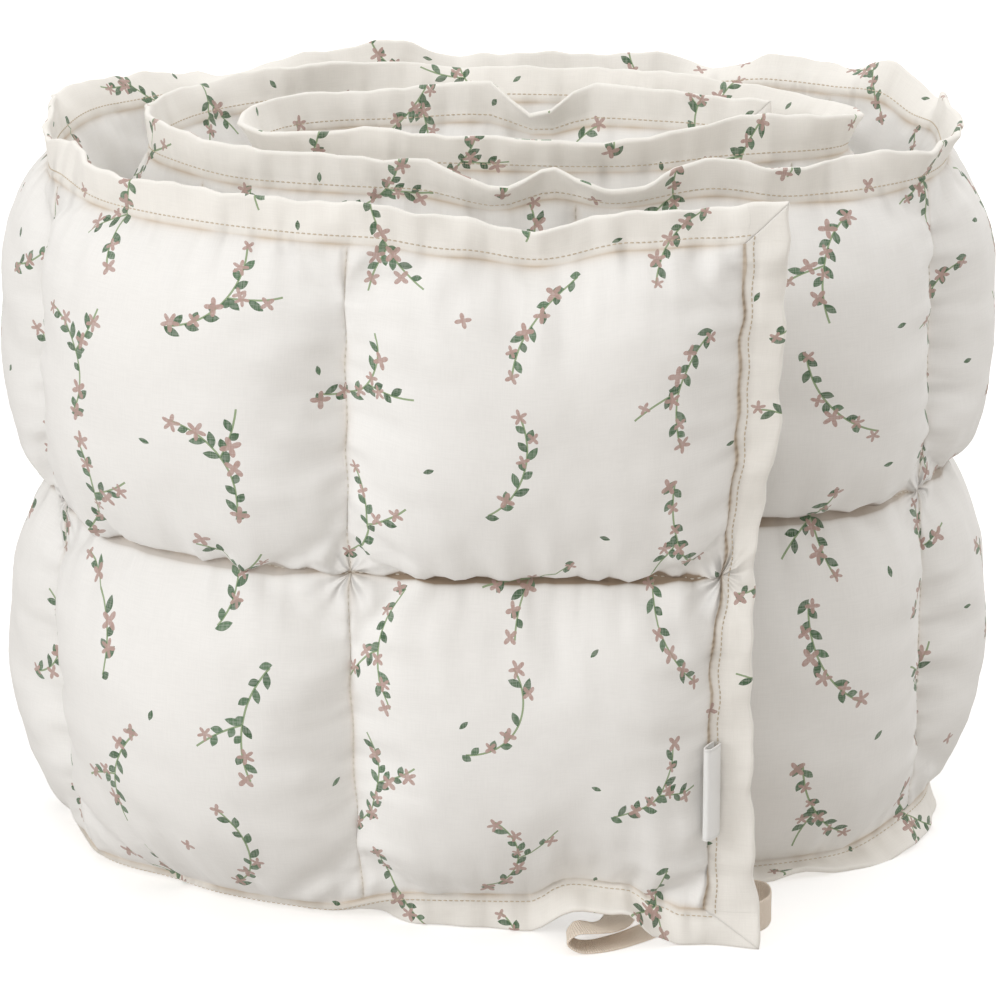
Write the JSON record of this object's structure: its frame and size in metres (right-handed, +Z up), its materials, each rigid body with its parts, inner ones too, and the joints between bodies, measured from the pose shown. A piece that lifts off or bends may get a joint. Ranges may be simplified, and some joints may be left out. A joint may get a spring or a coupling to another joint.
{
  "type": "crib bumper",
  "caption": "Long quilted, filled cotton crib bumper with a flat flange, rolled up and standing on its long edge, with a tape tie and a small side label.",
  "frame": {"origin": "middle of the base, on the surface that the rolled panel stands on", "axes": "+X to the right along the longest extent, +Y to the back, +Z up"},
  "size_m": [0.4076, 0.3228, 0.3064],
  "materials": {
    "printed_cotton": "soft plain-weave cotton, off-white with small sprigs",
    "cotton_tape": "natural ribbed cotton tape",
    "label_tape": "smooth white woven tape, bare"
  },
  "bodies": {
    "root": {"padded_panel": "printed_cotton", "tape_tie": "cotton_tape", "side_label": "label_tape"}
  },
  "joints": []
}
_ _ _ _
*Your objective*.
Reproduce each line verbatim.

*Final result*.
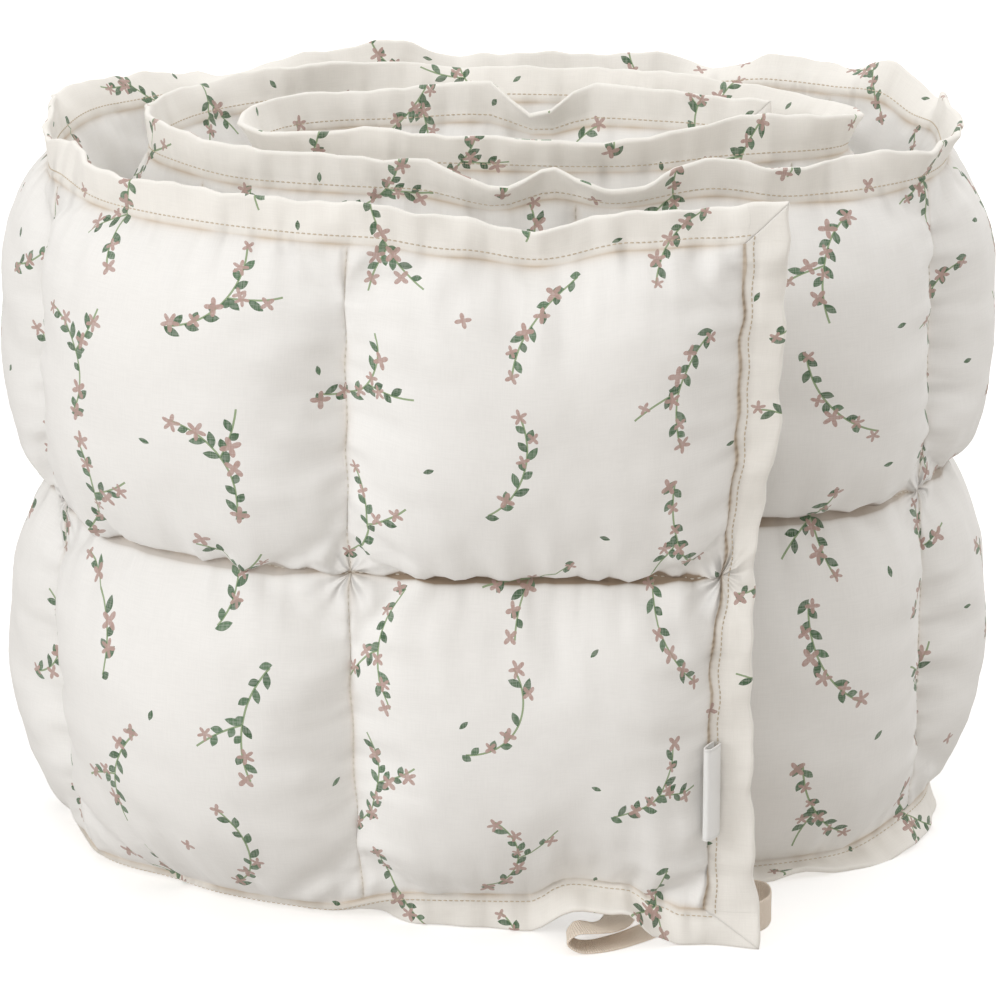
Write the JSON record of this object's structure: its frame and size in metres (right-handed, +Z up), its materials, each rigid body with its parts, inner ones too, and the joints between bodies, measured from the pose shown. A piece that lifts off or bends may get a joint. Ranges may be simplified, and some joints may be left out. A joint may get a spring or a coupling to another joint.
{
  "type": "crib bumper",
  "caption": "Long quilted, filled cotton crib bumper with a flat flange, rolled up and standing on its long edge, with a tape tie and a small side label.",
  "frame": {"origin": "middle of the base, on the surface that the rolled panel stands on", "axes": "+X to the right along the longest extent, +Y to the back, +Z up"},
  "size_m": [0.4076, 0.3228, 0.3064],
  "materials": {
    "printed_cotton": "soft plain-weave cotton, off-white with small sprigs",
    "cotton_tape": "natural ribbed cotton tape",
    "label_tape": "smooth white woven tape, bare"
  },
  "bodies": {
    "root": {"padded_panel": "printed_cotton", "tape_tie": "cotton_tape", "side_label": "label_tape"}
  },
  "joints": []
}